TO DO: Among the records that follow, find the line with "Turn this picture" and the line with "countersink_angle = 90.0". Set down those lines and all lines between them exactly, without adding anything.
═══ PROVIDED INFORMATION
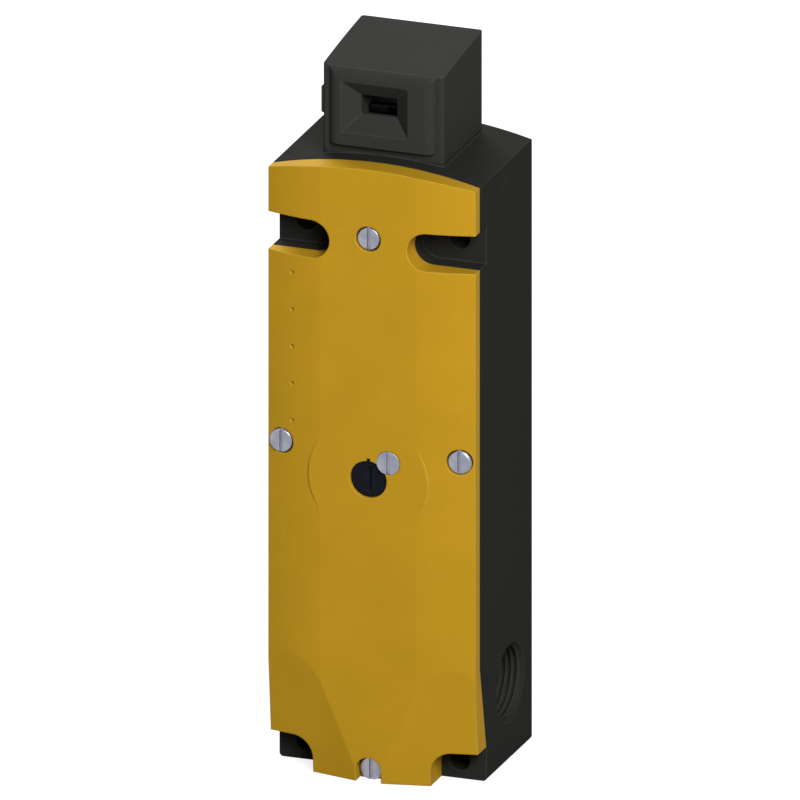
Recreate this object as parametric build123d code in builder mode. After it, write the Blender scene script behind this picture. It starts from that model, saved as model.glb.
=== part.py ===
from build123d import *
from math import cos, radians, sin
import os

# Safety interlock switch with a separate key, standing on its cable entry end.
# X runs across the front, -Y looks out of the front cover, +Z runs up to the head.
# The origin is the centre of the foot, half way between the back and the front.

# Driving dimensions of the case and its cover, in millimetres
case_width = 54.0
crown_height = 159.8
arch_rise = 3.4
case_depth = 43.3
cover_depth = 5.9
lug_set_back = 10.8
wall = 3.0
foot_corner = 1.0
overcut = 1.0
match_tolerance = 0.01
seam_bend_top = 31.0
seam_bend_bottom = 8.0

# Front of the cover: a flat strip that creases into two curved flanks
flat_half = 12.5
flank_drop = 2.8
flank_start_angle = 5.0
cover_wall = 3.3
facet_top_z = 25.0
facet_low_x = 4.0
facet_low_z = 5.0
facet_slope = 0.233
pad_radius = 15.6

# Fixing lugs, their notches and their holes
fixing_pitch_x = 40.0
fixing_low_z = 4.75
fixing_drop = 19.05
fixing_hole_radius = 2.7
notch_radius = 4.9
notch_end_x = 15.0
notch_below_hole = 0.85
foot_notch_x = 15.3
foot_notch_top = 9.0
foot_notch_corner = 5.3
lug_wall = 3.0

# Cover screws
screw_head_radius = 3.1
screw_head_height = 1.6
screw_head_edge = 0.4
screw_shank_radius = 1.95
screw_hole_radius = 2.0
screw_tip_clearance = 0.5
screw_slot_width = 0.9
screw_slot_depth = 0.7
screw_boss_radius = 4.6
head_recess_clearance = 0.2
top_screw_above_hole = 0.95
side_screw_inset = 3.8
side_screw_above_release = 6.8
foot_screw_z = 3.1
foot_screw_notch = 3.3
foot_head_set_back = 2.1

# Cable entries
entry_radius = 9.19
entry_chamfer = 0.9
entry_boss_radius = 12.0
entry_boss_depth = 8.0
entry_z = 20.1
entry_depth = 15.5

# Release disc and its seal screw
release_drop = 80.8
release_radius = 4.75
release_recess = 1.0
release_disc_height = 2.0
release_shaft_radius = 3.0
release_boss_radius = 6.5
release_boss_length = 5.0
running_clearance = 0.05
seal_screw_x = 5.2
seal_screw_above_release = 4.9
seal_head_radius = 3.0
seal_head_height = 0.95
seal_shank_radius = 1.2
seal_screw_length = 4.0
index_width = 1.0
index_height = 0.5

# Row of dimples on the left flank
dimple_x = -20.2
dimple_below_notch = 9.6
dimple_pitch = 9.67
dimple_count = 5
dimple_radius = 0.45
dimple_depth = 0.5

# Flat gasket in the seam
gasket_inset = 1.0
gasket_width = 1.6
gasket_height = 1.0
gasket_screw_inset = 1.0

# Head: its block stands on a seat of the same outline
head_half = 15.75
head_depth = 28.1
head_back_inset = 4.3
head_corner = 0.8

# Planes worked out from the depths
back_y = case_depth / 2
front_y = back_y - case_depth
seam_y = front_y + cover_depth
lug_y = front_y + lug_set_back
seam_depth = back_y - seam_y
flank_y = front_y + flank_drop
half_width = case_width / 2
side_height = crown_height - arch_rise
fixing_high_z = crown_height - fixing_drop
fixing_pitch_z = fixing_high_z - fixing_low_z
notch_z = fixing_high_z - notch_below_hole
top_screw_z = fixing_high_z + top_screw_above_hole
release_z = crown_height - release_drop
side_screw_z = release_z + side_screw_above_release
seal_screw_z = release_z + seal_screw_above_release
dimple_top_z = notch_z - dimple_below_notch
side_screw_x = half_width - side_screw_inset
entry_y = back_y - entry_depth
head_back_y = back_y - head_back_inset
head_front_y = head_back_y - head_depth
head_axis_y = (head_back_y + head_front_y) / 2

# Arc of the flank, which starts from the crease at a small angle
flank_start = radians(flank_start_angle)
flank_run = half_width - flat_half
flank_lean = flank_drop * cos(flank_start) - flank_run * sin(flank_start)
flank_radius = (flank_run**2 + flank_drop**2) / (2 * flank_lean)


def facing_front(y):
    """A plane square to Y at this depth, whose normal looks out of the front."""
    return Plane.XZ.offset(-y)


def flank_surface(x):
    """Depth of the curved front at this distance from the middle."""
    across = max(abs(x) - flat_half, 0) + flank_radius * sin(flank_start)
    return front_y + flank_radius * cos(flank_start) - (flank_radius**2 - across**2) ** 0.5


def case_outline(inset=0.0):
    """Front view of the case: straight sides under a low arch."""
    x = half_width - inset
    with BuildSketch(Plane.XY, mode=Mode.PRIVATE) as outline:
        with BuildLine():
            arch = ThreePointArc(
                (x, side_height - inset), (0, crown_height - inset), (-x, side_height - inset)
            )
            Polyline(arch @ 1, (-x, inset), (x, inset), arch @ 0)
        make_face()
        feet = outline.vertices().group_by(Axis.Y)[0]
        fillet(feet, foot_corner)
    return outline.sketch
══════
═══ PROVIDED INFORMATION
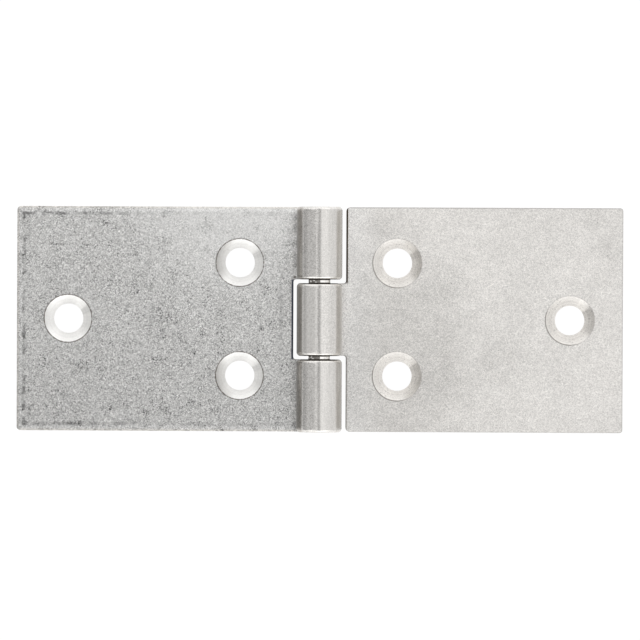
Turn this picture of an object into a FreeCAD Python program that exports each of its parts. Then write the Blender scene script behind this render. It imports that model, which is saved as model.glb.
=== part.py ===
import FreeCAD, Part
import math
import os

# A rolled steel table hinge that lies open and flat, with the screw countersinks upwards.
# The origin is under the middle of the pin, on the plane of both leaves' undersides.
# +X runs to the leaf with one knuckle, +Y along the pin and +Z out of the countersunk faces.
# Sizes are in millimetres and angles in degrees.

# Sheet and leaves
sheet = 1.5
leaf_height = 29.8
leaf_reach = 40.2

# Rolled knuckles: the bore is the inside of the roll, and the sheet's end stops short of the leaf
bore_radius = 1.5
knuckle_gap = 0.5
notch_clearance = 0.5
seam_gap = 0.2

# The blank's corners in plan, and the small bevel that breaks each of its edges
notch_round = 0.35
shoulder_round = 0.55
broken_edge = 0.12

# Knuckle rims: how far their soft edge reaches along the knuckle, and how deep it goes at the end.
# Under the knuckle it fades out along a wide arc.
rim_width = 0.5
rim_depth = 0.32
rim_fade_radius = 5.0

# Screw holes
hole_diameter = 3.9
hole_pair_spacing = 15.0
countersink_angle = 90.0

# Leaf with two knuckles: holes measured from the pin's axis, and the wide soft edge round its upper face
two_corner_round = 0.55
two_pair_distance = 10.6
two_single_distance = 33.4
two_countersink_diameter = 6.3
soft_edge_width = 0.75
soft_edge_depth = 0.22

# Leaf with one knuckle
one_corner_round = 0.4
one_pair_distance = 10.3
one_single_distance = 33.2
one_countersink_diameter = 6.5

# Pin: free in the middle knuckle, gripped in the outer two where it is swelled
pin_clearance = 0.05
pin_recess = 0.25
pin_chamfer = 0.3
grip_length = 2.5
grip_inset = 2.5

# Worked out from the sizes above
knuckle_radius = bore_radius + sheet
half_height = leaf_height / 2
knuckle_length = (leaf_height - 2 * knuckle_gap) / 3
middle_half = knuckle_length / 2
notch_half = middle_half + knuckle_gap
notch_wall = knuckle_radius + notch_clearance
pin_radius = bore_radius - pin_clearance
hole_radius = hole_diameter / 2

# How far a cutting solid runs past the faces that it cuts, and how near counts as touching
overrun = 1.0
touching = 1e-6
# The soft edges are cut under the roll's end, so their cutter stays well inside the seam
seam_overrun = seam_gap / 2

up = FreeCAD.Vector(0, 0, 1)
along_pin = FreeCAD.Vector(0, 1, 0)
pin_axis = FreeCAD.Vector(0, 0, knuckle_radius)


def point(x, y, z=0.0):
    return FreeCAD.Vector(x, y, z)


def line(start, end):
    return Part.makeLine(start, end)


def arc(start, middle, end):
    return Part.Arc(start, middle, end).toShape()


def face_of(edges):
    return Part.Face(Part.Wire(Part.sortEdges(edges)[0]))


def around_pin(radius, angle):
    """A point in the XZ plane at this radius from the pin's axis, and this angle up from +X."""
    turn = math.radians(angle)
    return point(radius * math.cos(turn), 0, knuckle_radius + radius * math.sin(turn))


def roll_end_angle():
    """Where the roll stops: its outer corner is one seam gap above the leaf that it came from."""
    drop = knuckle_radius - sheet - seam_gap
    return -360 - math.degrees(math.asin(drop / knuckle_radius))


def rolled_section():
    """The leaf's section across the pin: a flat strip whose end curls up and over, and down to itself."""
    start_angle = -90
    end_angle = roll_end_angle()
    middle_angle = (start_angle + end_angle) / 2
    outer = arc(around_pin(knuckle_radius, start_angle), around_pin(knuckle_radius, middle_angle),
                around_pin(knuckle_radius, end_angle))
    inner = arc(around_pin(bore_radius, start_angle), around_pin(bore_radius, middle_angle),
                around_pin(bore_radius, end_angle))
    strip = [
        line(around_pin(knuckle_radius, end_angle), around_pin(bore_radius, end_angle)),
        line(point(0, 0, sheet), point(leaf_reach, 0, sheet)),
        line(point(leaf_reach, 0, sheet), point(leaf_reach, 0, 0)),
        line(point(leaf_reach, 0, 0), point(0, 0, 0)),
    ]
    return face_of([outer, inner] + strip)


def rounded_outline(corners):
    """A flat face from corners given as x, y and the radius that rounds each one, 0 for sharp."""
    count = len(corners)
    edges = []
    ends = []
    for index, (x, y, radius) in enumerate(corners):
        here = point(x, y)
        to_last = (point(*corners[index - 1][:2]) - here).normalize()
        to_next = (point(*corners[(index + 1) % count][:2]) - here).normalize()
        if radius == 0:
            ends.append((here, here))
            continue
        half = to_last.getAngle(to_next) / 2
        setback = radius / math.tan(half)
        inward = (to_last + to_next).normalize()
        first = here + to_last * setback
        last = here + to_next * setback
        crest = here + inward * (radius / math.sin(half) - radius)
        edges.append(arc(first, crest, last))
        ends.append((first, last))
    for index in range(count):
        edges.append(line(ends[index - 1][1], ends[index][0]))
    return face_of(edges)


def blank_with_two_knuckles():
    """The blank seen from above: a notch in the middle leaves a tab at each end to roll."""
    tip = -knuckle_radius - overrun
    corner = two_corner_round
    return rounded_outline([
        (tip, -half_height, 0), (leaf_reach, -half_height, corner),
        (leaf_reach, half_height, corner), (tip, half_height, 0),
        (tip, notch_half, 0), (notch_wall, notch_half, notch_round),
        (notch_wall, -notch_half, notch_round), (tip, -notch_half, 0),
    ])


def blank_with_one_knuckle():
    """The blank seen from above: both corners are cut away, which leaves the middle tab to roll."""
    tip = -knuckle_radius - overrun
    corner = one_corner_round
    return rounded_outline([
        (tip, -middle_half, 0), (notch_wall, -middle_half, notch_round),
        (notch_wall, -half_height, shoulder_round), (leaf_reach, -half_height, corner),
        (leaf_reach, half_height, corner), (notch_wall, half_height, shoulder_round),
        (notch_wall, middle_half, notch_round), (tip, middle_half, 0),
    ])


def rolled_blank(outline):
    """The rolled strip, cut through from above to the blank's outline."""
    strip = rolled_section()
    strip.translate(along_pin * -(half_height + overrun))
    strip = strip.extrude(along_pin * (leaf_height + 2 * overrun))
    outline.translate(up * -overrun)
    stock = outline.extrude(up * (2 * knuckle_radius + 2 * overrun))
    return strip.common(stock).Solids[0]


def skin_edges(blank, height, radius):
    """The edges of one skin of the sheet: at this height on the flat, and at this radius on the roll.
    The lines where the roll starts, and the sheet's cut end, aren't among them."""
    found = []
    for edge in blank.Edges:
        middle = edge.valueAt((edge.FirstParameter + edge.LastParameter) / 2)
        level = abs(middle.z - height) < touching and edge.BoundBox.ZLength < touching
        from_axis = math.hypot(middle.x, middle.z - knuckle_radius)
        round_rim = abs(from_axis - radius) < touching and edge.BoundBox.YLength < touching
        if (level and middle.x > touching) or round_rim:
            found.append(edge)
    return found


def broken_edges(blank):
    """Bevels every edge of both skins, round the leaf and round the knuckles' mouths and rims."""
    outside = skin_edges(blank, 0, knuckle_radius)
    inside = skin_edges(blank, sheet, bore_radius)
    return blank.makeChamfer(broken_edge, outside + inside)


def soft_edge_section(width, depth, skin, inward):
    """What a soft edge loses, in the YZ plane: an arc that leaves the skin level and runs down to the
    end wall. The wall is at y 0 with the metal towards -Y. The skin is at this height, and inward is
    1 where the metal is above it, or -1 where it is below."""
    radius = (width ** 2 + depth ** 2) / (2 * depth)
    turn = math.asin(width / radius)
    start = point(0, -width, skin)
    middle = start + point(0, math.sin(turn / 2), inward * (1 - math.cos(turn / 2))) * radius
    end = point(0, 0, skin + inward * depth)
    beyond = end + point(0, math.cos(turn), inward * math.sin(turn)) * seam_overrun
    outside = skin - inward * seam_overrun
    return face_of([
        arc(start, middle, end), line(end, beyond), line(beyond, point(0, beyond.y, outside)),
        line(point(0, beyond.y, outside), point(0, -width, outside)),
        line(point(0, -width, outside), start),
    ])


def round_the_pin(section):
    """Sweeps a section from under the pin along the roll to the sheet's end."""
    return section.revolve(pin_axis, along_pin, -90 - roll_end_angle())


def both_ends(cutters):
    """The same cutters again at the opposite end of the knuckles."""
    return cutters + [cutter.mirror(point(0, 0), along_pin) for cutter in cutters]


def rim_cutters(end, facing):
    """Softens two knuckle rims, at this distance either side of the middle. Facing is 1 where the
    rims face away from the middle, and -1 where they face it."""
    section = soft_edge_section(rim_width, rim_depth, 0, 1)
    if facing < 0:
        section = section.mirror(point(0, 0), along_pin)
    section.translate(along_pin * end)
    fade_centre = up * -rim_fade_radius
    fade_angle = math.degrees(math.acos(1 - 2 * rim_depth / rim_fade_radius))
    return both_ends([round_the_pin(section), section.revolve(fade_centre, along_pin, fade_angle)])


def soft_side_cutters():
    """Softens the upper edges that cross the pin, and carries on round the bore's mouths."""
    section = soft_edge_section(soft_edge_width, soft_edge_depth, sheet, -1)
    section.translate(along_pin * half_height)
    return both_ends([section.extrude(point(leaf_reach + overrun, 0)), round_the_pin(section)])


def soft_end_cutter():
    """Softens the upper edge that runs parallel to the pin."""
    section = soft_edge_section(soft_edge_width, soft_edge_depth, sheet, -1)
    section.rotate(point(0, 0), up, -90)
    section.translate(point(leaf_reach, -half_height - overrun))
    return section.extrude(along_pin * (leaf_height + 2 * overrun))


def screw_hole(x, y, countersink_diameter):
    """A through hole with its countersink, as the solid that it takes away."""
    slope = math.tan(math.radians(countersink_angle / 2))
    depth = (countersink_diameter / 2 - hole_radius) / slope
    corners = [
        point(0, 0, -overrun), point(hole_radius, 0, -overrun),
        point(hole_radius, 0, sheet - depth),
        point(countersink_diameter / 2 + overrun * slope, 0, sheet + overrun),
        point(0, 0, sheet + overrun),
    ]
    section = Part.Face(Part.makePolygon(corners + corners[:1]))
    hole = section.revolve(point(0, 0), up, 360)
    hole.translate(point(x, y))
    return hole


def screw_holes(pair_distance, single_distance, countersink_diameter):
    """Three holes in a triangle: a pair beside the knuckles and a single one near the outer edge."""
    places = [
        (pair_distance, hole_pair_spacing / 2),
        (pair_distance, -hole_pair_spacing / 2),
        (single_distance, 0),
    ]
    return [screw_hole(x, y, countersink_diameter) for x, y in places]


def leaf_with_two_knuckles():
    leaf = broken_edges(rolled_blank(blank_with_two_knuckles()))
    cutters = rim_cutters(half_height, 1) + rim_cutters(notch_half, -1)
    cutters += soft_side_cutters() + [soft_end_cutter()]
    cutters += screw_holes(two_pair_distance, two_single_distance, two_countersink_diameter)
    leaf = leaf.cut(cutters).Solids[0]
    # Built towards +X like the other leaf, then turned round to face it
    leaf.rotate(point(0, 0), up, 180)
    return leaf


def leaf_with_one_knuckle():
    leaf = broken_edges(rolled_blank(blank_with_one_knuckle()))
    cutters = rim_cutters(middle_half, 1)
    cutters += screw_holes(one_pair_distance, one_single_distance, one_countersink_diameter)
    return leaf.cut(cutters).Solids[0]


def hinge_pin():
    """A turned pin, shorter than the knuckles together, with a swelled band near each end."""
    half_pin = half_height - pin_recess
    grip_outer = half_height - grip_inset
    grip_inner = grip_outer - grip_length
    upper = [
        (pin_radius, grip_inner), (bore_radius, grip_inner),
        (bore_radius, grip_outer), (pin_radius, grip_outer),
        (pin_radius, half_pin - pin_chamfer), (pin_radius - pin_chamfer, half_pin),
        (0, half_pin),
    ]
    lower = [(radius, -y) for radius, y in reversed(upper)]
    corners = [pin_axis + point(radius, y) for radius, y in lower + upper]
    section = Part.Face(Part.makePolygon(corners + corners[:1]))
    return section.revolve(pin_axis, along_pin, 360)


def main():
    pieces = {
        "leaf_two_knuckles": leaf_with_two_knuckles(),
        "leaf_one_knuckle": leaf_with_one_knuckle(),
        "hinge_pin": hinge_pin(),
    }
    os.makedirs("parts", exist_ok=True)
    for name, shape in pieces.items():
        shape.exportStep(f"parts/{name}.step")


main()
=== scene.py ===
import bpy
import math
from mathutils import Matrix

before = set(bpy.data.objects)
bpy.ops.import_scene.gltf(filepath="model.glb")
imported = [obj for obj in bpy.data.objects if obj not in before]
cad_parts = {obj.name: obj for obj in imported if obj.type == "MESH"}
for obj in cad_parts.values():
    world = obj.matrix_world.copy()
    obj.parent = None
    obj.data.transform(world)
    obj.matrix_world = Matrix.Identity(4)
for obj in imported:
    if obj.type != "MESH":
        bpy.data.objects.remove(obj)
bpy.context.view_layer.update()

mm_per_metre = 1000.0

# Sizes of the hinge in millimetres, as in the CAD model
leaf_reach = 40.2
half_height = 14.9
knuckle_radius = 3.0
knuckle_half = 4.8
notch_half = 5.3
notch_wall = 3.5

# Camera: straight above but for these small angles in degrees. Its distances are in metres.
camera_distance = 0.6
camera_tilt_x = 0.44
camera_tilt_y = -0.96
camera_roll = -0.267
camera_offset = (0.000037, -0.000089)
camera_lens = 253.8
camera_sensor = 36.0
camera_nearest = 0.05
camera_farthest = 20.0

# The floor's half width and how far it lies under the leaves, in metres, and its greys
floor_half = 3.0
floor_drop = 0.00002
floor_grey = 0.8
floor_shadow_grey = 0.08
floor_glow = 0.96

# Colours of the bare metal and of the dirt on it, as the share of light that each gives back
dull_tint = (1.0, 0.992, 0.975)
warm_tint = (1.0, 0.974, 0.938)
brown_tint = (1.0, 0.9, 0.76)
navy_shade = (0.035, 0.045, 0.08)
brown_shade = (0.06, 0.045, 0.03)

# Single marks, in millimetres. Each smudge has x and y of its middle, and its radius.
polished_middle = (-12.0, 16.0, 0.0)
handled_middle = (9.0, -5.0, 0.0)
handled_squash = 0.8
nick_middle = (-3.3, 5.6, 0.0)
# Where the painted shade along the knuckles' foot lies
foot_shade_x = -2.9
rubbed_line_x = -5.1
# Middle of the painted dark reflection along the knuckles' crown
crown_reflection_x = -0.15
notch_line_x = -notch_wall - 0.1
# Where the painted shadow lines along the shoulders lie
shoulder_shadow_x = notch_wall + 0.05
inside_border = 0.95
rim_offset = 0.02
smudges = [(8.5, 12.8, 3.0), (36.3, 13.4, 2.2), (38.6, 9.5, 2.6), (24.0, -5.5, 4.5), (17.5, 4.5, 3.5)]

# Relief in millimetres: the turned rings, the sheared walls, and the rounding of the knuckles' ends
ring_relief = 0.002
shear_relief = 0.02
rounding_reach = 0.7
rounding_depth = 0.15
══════
SOLUTION:
Turn this picture of an object into a FreeCAD Python program that exports each of its parts. Then write the Blender scene script behind this render. It imports that model, which is saved as model.glb.
=== part.py ===
import FreeCAD, Part
import math
import os

# A rolled steel table hinge that lies open and flat, with the screw countersinks upwards.
# The origin is under the middle of the pin, on the plane of both leaves' undersides.
# +X runs to the leaf with one knuckle, +Y along the pin and +Z out of the countersunk faces.
# Sizes are in millimetres and angles in degrees.

# Sheet and leaves
sheet = 1.5
leaf_height = 29.8
leaf_reach = 40.2

# Rolled knuckles: the bore is the inside of the roll, and the sheet's end stops short of the leaf
bore_radius = 1.5
knuckle_gap = 0.5
notch_clearance = 0.5
seam_gap = 0.2

# The blank's corners in plan, and the small bevel that breaks each of its edges
notch_round = 0.35
shoulder_round = 0.55
broken_edge = 0.12

# Knuckle rims: how far their soft edge reaches along the knuckle, and how deep it goes at the end.
# Under the knuckle it fades out along a wide arc.
rim_width = 0.5
rim_depth = 0.32
rim_fade_radius = 5.0

# Screw holes
hole_diameter = 3.9
hole_pair_spacing = 15.0
countersink_angle = 90.0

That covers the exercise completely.